The 3D barcode enables over 1.7 million different configurations and the anti-counterfeit marker is virtually invisible to the naked eye and impossible to detect by touch. It can be read using a laser scanner, allowing anything from phones to pills to be tracked and verified as authentic.
“The system enables very small displacements to be made in each pin – each step being just 0.4microns, 100th of the width of a human hair,” explains Dr Ben Whiteside, from the University of Bradford. “These have to be set with a very high accuracy, and with sufficient force so their position is maintained during the manufacturing process. While our system has been developed initially for products made from plastics or composites through injection moulding, it could also be used to stamp or emboss the code onto a product.”
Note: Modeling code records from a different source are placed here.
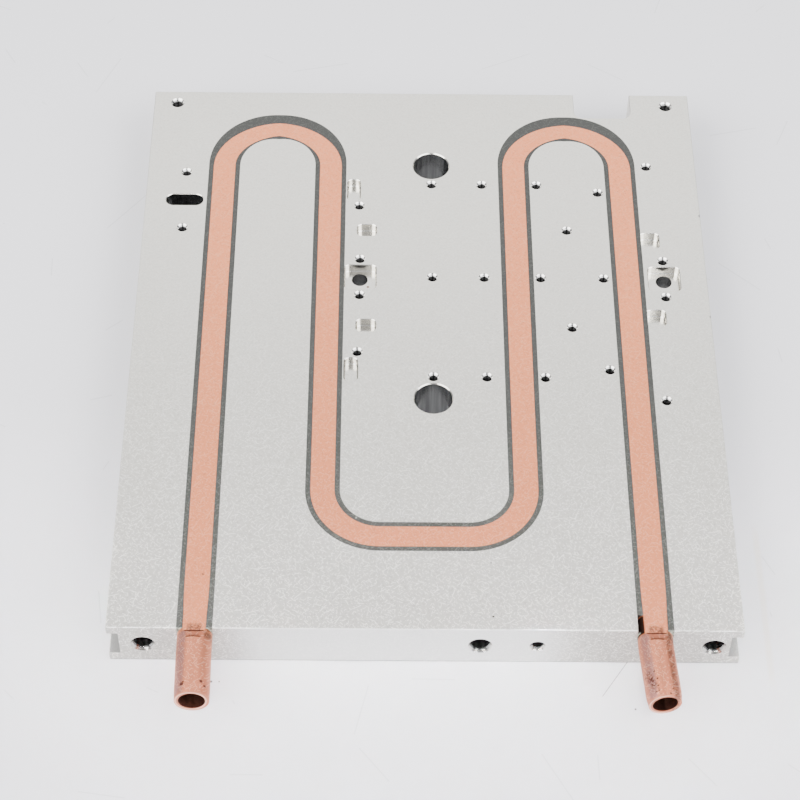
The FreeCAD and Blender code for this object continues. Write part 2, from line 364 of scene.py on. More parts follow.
plate = plate_stock()
cutting_section = slot_section("groove section", groove_to_axis + 0.5)
groove = swept(groove_shape, groove_route("groove route", front - 1.0), cutting_section, True,
               "groove cutter")
strap_column = -77.3
dowel_places = [(2.95, module_line + side * 49.3) for side in (-1, 1)]
post_places = [(x, module_line + 1.3) for x in (-20.0, 76.65)]
pocket_depth = 3.0
bores = [groove.data,
         end_mill(60.75, rear, 9.45, 11.1, 3.0, None, steps=10),
         end_mill(strap_column, strap_line, 6.0, 2.4, 2.39, None, steps=14)]
bores += [end_mill(x, y, 5.75, 5.75, 5.749, None, 0.3, 20) for x, y in dowel_places]
pocket_spaces = [(x, module_line, 5.05, 5.05) for x in (-19.8, 76.45)]
for side in (-1, 1):
    pocket_spaces += [(-17.9, module_line + side * 20.2, 3.1, 2.45),
                      (72.85, module_line + side * 16.4, 3.1, 3.25),
                      (-22.3, module_line + side * 38.1, 2.1, 4.65)]
plate = cut_away(plate, bores)
plate = cut_away(plate, [end_mill(x, y, half_x, half_y, 1.6, pocket_depth)
                         for x, y, half_x, half_y in pocket_spaces])
plate = cut_away(plate, [end_mill(x, y, 2.55, 2.55, 2.549, None, 0.12, 12)
                         for x, y in post_places])
bpy.data.objects.remove(groove)
bpy.data.objects.remove(cutting_section)

# ---- The tapped holes --------------------------------------------------------------------------
# Blind holes drilled in the plate, countersunk and cut with a tap: M3 and M4 down from the top
# face, M6 and M4 into the front face.  The thread is a helical V, and below it the drill's plain
# bore and point are left.


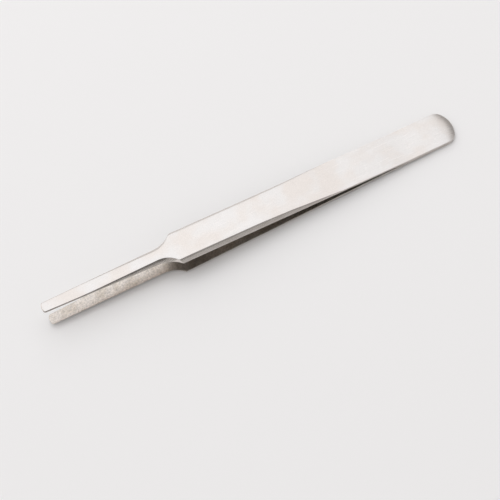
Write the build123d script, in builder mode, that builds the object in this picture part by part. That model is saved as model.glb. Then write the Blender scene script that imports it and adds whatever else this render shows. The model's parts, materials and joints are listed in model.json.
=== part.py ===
from build123d import *
from math import asin, atan2, cos, degrees, radians, sin, tan
import os

# Flat round-tip tweezers: two ground leaves of spring steel, welded face to face at the heel.
# Millimetres. The tweezers lie on the lower leaf, with the tips towards -X, the heel towards
# +X, the width along Y and Z up. A name that ends in _at is a distance along a leaf from the
# ends of the tips.

# Overall sizes
overall_length = 120.0
handle_width = 10.0
tip_opening = 7.25  # between the inner faces of the two tips, at rest
weld_length = 15.0  # joined stretch at the heel
weld_bend_radius = 100.0  # where a leaf turns away from the joined stretch

# Thickness of a leaf: thin at the tips, thick at the finger grip from the shoulder backwards,
# and thinner again in the springy stretch in front of the weld and in the heel
tip_thickness = 0.35
thin_blade_length = 12.0
grip_thickness = 1.1
spring_thickness = 0.64
spring_length = 21.0
flex_setback = 15.0  # from the weld to the line about which a squeezed leaf bends
face_blend_radius = 250.0  # soft turns between the slopes of the outer face

# Outline of a leaf, seen square to its face
tip_width = 3.1
tip_crown_height = 0.36
tip_corner_radius = 0.7
blade_width = 4.75  # at the start of the neck
neck_length = 5.9
shoulder_at = 38.1
heel_crown_height = 2.1
heel_corner_radius = 3.0

# Bevels ground on the outer edges, and the roll-off of the heel
edge_land = 0.15  # square edge left beside the inner face
side_bevel_width = 1.0
blade_bevel_width = 1.2  # on the tip, blade and neck, where the leaf has its full thickness
shoulder_lean = 0.15  # the neck's bevel is almost square at the shoulder
bevel_fade_length = 15.5  # over this stretch the side bevel narrows to nothing
bevel_end_setback = 4.5  # and it ends this far before the line of flexing
heel_roll_length = 5.0
heel_roll_drop = 0.25

UPPER, LOWER = 1, -1

weld_at = overall_length - weld_length
flex_at = weld_at - flex_setback
spring_start_at = weld_at - spring_length
grip_end_at = (shoulder_at + spring_start_at) / 2  # half of the handle's front is full thickness
neck_at = shoulder_at - neck_length
bevel_end_at = flex_at - bevel_end_setback
bevel_full_to_at = bevel_end_at - bevel_fade_length
half_spread = degrees(asin(tip_opening / 2 / weld_at))
tool_margin = 2.0  # how far a cutting profile runs past the metal


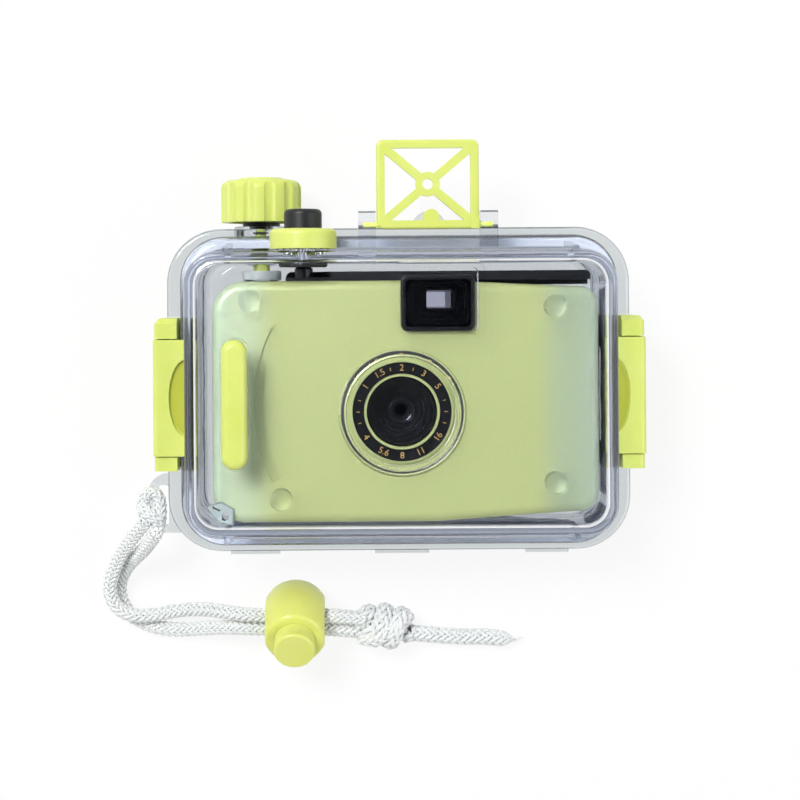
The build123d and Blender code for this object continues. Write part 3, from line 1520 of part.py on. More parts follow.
pieces = {
    "front_shell": front_shell(),
    "rear_shell": rear_shell(),
    "seal_ring": seal_ring(),
    "grip_bar": grip_bar(),
    "latch_right_lever": latch_lever(),
    "latch_right_base": latch_base(),
    "latch_right_pin": latch_pin(),
    "latch_left_lever": mirrored(latch_lever()),
    "latch_left_base": mirrored(latch_base()),
    "latch_left_pin": mirrored(latch_pin()),
    "sight_frame": sight_frame(),
    "wind_knob": wind_knob(),
    "wind_shaft": wind_shaft(),
    "wind_clip": wind_clip(),
    "wind_gland_ring": wind_gland_ring(),
    "wind_washer": wind_washer(),
    "wind_drive_fork": wind_drive_fork(),
    "shutter_collar": shutter_collar(),
    "shutter_cap": shutter_cap(),
    "shutter_plunger": shutter_plunger(),
    "shutter_foot": shutter_foot(),
    "shutter_seal": shutter_seal(),
    "shutter_spring": shutter_spring(),
    "camera_front_cover": camera_front_cover(),
    "camera_body": camera_body(),
    "camera_back_door": camera_back_door(),
    "camera_top": camera_top(),
    "viewfinder_bezel": viewfinder_bezel(),
    "viewfinder_front_lens": viewfinder_front_lens(),
    "viewfinder_eye_lens": viewfinder_eye_lens(),
    "camera_strap_eye": camera_strap_eye(),
    "lens_ring": lens_ring(),
    "lens_barrel": lens_barrel(),
    "lens_front_element": lens_front_element(),
    "aperture_plate": aperture_plate(),
    "lens_rear_element": lens_rear_element(),
    "shutter_blade": shutter_blade(),
    "wind_wheel": wind_wheel(),
    "take_up_spool": take_up_spool(),
    "sprocket_shaft": sprocket_shaft(),
    "rewind_knob": rewind_knob(),
    "rewind_fork": rewind_fork(),
    "film_counter": film_counter(),
    "release_button": release_button(),
    "pressure_plate": pressure_plate(),
    "pressure_spring": pressure_spring(),
    "cord_hitch": cord_hitch(),
    "cord_strand_a": cord_tube(strand_a_route, cord_diameter),
    "cord_strand_b": cord_tube(strand_b_route, cord_diameter),
    "cord_knot": cord_knot(),
    "cord_tail": cord_tube(tail_route, tail_diameter),
    "cord_lock_body": cord_lock_body(),
    "cord_lock_button": cord_lock_button(),
    "cord_lock_spring": cord_lock_spring(),
}

os.makedirs("parts", exist_ok=True)
for name, piece in pieces.items():
    export_step(piece, f"parts/{name}.step")
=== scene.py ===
# Underwater camera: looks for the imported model, in metres, in the model's own frame.
# Each section makes one piece, or a group of like pieces, in the order of assembly.

from math import cos, pi, radians, sin

import bpy
from mathutils import Matrix, Vector


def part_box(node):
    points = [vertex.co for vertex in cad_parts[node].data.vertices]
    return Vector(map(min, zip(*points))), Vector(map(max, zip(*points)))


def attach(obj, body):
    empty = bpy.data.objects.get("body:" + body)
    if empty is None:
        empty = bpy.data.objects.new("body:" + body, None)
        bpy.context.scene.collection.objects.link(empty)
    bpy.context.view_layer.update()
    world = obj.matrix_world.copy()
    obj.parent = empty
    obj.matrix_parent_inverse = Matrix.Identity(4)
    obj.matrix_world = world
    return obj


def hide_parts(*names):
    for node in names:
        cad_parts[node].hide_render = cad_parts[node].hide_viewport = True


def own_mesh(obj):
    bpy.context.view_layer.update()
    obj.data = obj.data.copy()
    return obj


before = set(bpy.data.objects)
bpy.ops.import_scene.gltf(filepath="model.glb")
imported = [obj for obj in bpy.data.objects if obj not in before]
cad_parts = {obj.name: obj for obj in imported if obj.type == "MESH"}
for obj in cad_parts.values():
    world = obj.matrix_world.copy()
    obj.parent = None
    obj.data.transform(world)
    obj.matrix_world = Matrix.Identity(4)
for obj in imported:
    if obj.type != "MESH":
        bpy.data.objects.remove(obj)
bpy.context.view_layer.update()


# The photographer's stand. The object lies on its back on a white table and is seen from straight
# above. The picture is a cut from a wider one, so its middle is beside the optical axis. Places
# in the picture are in its pixels.
lens_place = (-0.0148, 0.0288, 0.500)
stand_turn = radians(-0.4)
pixels_per_radian = 1644.0
picture_side = 800.0
axis_across, axis_down = 347.0, 290.0
sensor_width = 36.0
nearest_seen, farthest_seen = 0.01, 20.0

photographer_lens = bpy.data.cameras.new("photographer")
photographer_lens.sensor_width = sensor_width
photographer_lens.lens = sensor_width * pixels_per_radian / picture_side
photographer_lens.shift_x = 0.5 - axis_across / picture_side
photographer_lens.shift_y = axis_down / picture_side - 0.5
photographer_lens.clip_start = nearest_seen
photographer_lens.clip_end = farthest_seen
photographer = bpy.data.objects.new("photographer", photographer_lens)
photographer.location = lens_place
photographer.rotation_euler = (0.0, 0.0, stand_turn)
bpy.context.scene.collection.objects.link(photographer)
bpy.context.scene.camera = photographer
bpy.context.scene.view_settings.view_transform = "Standard"


def linear(code):
    """A hex sRGB colour as the linear numbers that shaders take."""
    channels = [int(code[i:i + 2], 16) / 255.0 for i in (1, 3, 5)]
    return [c / 12.92 if c <= 0.04045 else ((c + 0.055) / 1.055) ** 2.4 for c in channels] + [1.0]


def add(owner, kind, settings=None, **wires):
    """Adds one node. settings sets its properties. Each wire is an input's value or its link, and
    goes by the input's name, or by its number where inputs share a name."""
    node = owner.node_tree.nodes.new(kind)
    for name, value in (settings or {}).items():
        setattr(node, name, value)
    for name, value in wires.items():
        socket = node.inputs[int(name[1:]) if name[0] == "_" else name.replace("_", " ")]
        if isinstance(value, bpy.types.NodeSocket):
            owner.node_tree.links.new(value, socket)
        else:
            socket.default_value = value
    return node


def finish(name, surface_of):
    """A new material. surface_of builds its nodes and returns the surface, or a pair of surface
    and volume."""
    material = bpy.data.materials.new(name)
    material.use_nodes = True
    material.node_tree.nodes.clear()
    made = surface_of(material)
    shaders = made if isinstance(made, tuple) else (made,)
    output = add(material, "ShaderNodeOutputMaterial")
    for shader, socket in zip(shaders, ("Surface", "Volume")):
        material.node_tree.links.new(shader, output.inputs[socket])
    return material


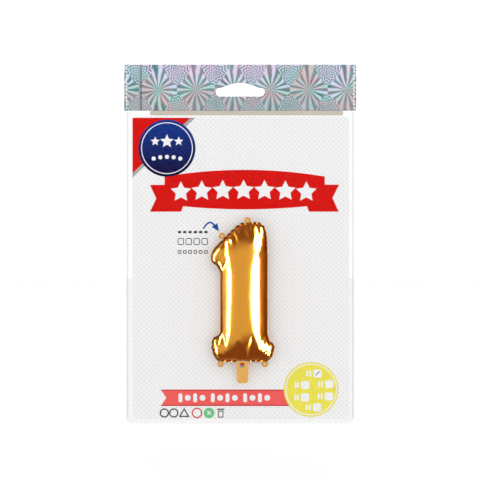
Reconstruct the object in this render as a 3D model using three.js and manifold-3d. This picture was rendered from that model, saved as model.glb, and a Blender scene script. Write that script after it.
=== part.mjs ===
// A small air-filled foil balloon in the shape of the number 1, lying on its card in a clear bag with
// a holographic hanging header. Millimetres, +Z up, the front faces -Y, and the origin is the top of
// the hang slot, where the shop's peg bears, midway through the header's thickness.
import * as THREE from "three";
import { mergeVertices } from "three/addons/utils/BufferGeometryUtils.js";
import Module from "manifold-3d";

// Films and gaps. Every film is thicker than life, so that it is a solid; neighbours stay a gap apart.
const FILM = 0.3;
const GAP = 0.3;

// Header: two holographic layers with a slot for the peg.
const HEADER_WIDTH = 150;
const HEADER_TOP = 11.6;
const HEADER_BOTTOM = -18;
const SLOT_HALF_WIDTH = 15.8;
const SLOT_DEPTH = 9;
const SLOT_CORNER = 2.9;
const SLOT_SHOULDER_X = 11.5;
const SLOT_SHOULDER_Z = -2.9;
const SLOT_SHOULDER_DROP = 0.7;
const SLOT_PEAK_HALF_WIDTH = 1.8;
const TONGUE_TOP = -13;

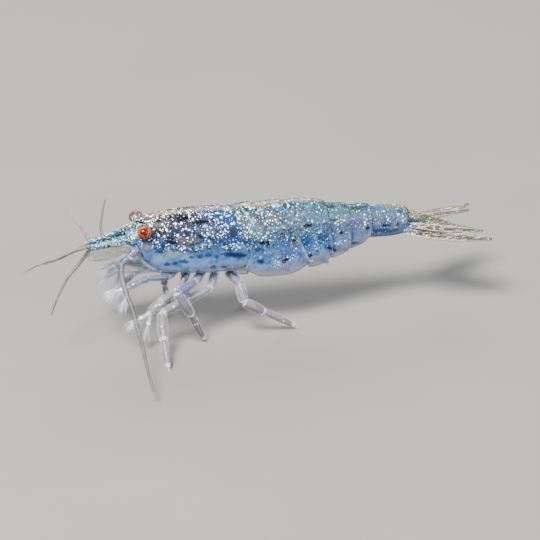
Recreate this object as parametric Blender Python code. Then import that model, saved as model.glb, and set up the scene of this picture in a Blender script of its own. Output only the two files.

The total value of fakes sold worldwide each year is estimated at $1.8 trillion. Most anti-counterfeit devices are stuck onto the product or its packaging after manufacture, making them easy to copy. The 3D barcode instead is an integral part of the product itself, so it is very difficult to reproduce.
“A 3D barcode allows much more complexity than existing anti-counterfeit systems,” explains Sofmat Director Dr Phil Harrison. “You can have multiple configurations, different codes on each individual product and additional details such as patterns on the heads of the pins themselves, making copying the code extremely difficult. For the first time the same technology and coding can be used on bulk packaging, individual packaging and on the actual product, making it much harder to create and ship fake products.”
The system has been verified in the laboratory using high-tech scanning devices including a white light interferometer and a laser-scanning confocal microscope to characterise the surface of the coded ‘product’ to ensure the code is accurately reproduced. A laser scanner that will be able to read the code and wirelessly transmit the result via an app to either a phone or tablet is currently in development.